BEGIN

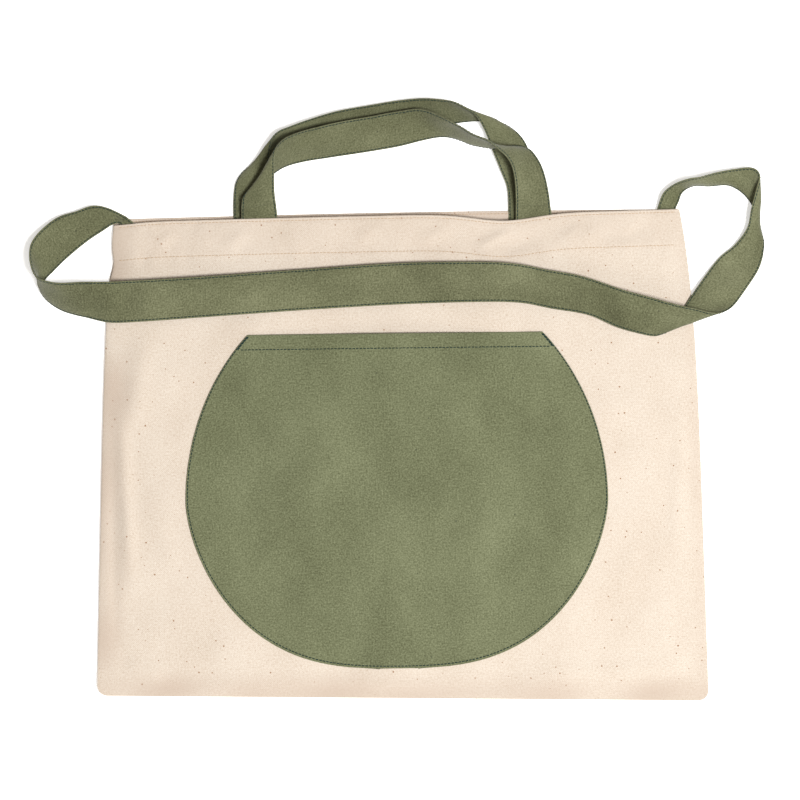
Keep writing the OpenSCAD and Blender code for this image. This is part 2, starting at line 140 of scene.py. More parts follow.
SHOULDER_STRAP = [
    (-0.212, 0.184, 0.0034, -0.226, 0.174, 0.0032),
    (-0.222, 0.194, 0.004, -0.231, 0.186, 0.0032),
    (-0.231, 0.2015, 0.005, -0.2375, 0.196, 0.0039),
    (-0.246, 0.2085, 0.008, -0.243, 0.1945, 0.005),
    (-0.259, 0.2105, 0.008, -0.251, 0.1895, 0.003),
    (-0.273, 0.206, 0.007, -0.261, 0.183, 0.003),
    (-0.288, 0.201, 0.008, -0.272, 0.1745, 0.003),
    (-0.301, 0.191, 0.011, -0.284, 0.164, 0.003),
    (-0.309, 0.18, 0.016, -0.293, 0.155, 0.0025),
    (-0.3105, 0.169, 0.021, -0.299, 0.149, 0.002),
    (-0.308, 0.157, 0.025, -0.302, 0.142, 0.0015),
    (-0.303, 0.1495, 0.028, -0.301, 0.136, 0.0012),
    (-0.296, 0.147, 0.028, -0.295, 0.129, 0.0012),
    (-0.284, 0.1455, 0.026, -0.283, 0.122, 0.0015),
    (-0.266, 0.1465, 0.022, -0.264, 0.117, 0.004),
    (-0.245, 0.1468, 0.018, -0.245, 0.1128, 0.0095),
    (-0.218, 0.148, 0.018, -0.218, 0.1135, 0.013),
    (-0.17, 0.1508, 0.019, -0.17, 0.1168, 0.0155),
    (-0.086, 0.1568, 0.019, -0.086, 0.1228, 0.017),
    (-0.002, 0.1623, 0.019, -0.002, 0.1278, 0.018),
    (0.064, 0.1633, 0.019, 0.064, 0.1298, 0.018),
    (0.095, 0.1615, 0.019, 0.098, 0.129, 0.0175),
    (0.12, 0.1567, 0.019, 0.124, 0.1242, 0.017),
    (0.15, 0.151, 0.019, 0.154, 0.119, 0.0165),
    (0.182, 0.1403, 0.02, 0.178, 0.1088, 0.0155),
    (0.208, 0.133, 0.022, 0.197, 0.1035, 0.0135),
    (0.228, 0.1275, 0.022, 0.208, 0.1015, 0.0115),
    (0.244, 0.124, 0.02, 0.214, 0.1025, 0.0108),
    (0.257, 0.121, 0.017, 0.22, 0.106, 0.0102),
    (0.267, 0.1215, 0.013, 0.228, 0.115, 0.0092),
    (0.276, 0.127, 0.009, 0.237, 0.13, 0.0082),
    (0.286, 0.14, 0.006, 0.25, 0.149, 0.0055),
    (0.296, 0.155, 0.005, 0.264, 0.167, 0.0025),
    (0.3, 0.165, 0.005, 0.277, 0.178, 0.004),
    (0.3015, 0.173, 0.005, 0.287, 0.192, 0.008),
    (0.302, 0.18, 0.004, 0.29, 0.207, 0.012),
    (0.3, 0.189, 0.0025, 0.294, 0.223, 0.015),
    (0.297, 0.2, 0.0015, 0.297, 0.236, 0.015),
    (0.292, 0.211, 0.0015, 0.291, 0.242, 0.013),
    (0.284, 0.221, 0.0015, 0.277, 0.241, 0.011),
    (0.272, 0.2275, 0.0015, 0.262, 0.238, 0.014),
    (0.256, 0.227, 0.002, 0.249, 0.234, 0.018),
    (0.243, 0.227, 0.003, 0.238, 0.2325, 0.018),
    (0.234, 0.222, 0.004, 0.226, 0.228, 0.013),
    (0.2305, 0.214, 0.004, 0.217, 0.221, 0.009),
    (0.228, 0.2085, 0.0031, 0.2125, 0.209, 0.005),
    (0.222, 0.191, 0.0034, 0.205, 0.191, 0.0036),
]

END

Output the whole listing above again, word for word.

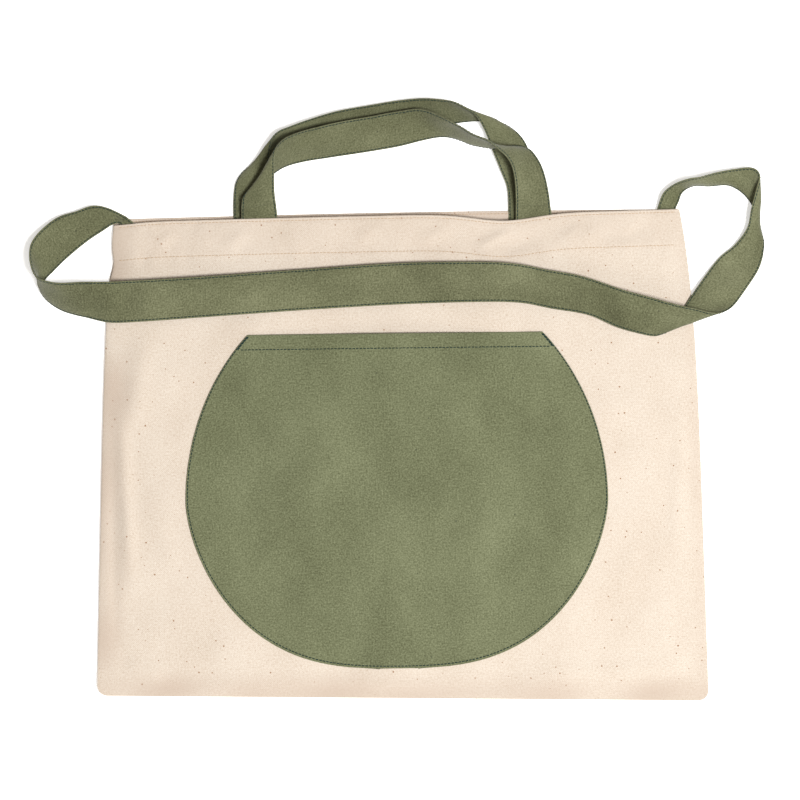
Keep writing the OpenSCAD and Blender code for this image. This is part 2, starting at line 140 of scene.py. More parts follow.
SHOULDER_STRAP = [
    (-0.212, 0.184, 0.0034, -0.226, 0.174, 0.0032),
    (-0.222, 0.194, 0.004, -0.231, 0.186, 0.0032),
    (-0.231, 0.2015, 0.005, -0.2375, 0.196, 0.0039),
    (-0.246, 0.2085, 0.008, -0.243, 0.1945, 0.005),
    (-0.259, 0.2105, 0.008, -0.251, 0.1895, 0.003),
    (-0.273, 0.206, 0.007, -0.261, 0.183, 0.003),
    (-0.288, 0.201, 0.008, -0.272, 0.1745, 0.003),
    (-0.301, 0.191, 0.011, -0.284, 0.164, 0.003),
    (-0.309, 0.18, 0.016, -0.293, 0.155, 0.0025),
    (-0.3105, 0.169, 0.021, -0.299, 0.149, 0.002),
    (-0.308, 0.157, 0.025, -0.302, 0.142, 0.0015),
    (-0.303, 0.1495, 0.028, -0.301, 0.136, 0.0012),
    (-0.296, 0.147, 0.028, -0.295, 0.129, 0.0012),
    (-0.284, 0.1455, 0.026, -0.283, 0.122, 0.0015),
    (-0.266, 0.1465, 0.022, -0.264, 0.117, 0.004),
    (-0.245, 0.1468, 0.018, -0.245, 0.1128, 0.0095),
    (-0.218, 0.148, 0.018, -0.218, 0.1135, 0.013),
    (-0.17, 0.1508, 0.019, -0.17, 0.1168, 0.0155),
    (-0.086, 0.1568, 0.019, -0.086, 0.1228, 0.017),
    (-0.002, 0.1623, 0.019, -0.002, 0.1278, 0.018),
    (0.064, 0.1633, 0.019, 0.064, 0.1298, 0.018),
    (0.095, 0.1615, 0.019, 0.098, 0.129, 0.0175),
    (0.12, 0.1567, 0.019, 0.124, 0.1242, 0.017),
    (0.15, 0.151, 0.019, 0.154, 0.119, 0.0165),
    (0.182, 0.1403, 0.02, 0.178, 0.1088, 0.0155),
    (0.208, 0.133, 0.022, 0.197, 0.1035, 0.0135),
    (0.228, 0.1275, 0.022, 0.208, 0.1015, 0.0115),
    (0.244, 0.124, 0.02, 0.214, 0.1025, 0.0108),
    (0.257, 0.121, 0.017, 0.22, 0.106, 0.0102),
    (0.267, 0.1215, 0.013, 0.228, 0.115, 0.0092),
    (0.276, 0.127, 0.009, 0.237, 0.13, 0.0082),
    (0.286, 0.14, 0.006, 0.25, 0.149, 0.0055),
    (0.296, 0.155, 0.005, 0.264, 0.167, 0.0025),
    (0.3, 0.165, 0.005, 0.277, 0.178, 0.004),
    (0.3015, 0.173, 0.005, 0.287, 0.192, 0.008),
    (0.302, 0.18, 0.004, 0.29, 0.207, 0.012),
    (0.3, 0.189, 0.0025, 0.294, 0.223, 0.015),
    (0.297, 0.2, 0.0015, 0.297, 0.236, 0.015),
    (0.292, 0.211, 0.0015, 0.291, 0.242, 0.013),
    (0.284, 0.221, 0.0015, 0.277, 0.241, 0.011),
    (0.272, 0.2275, 0.0015, 0.262, 0.238, 0.014),
    (0.256, 0.227, 0.002, 0.249, 0.234, 0.018),
    (0.243, 0.227, 0.003, 0.238, 0.2325, 0.018),
    (0.234, 0.222, 0.004, 0.226, 0.228, 0.013),
    (0.2305, 0.214, 0.004, 0.217, 0.221, 0.009),
    (0.228, 0.2085, 0.0031, 0.2125, 0.209, 0.005),
    (0.222, 0.191, 0.0034, 0.205, 0.191, 0.0036),
]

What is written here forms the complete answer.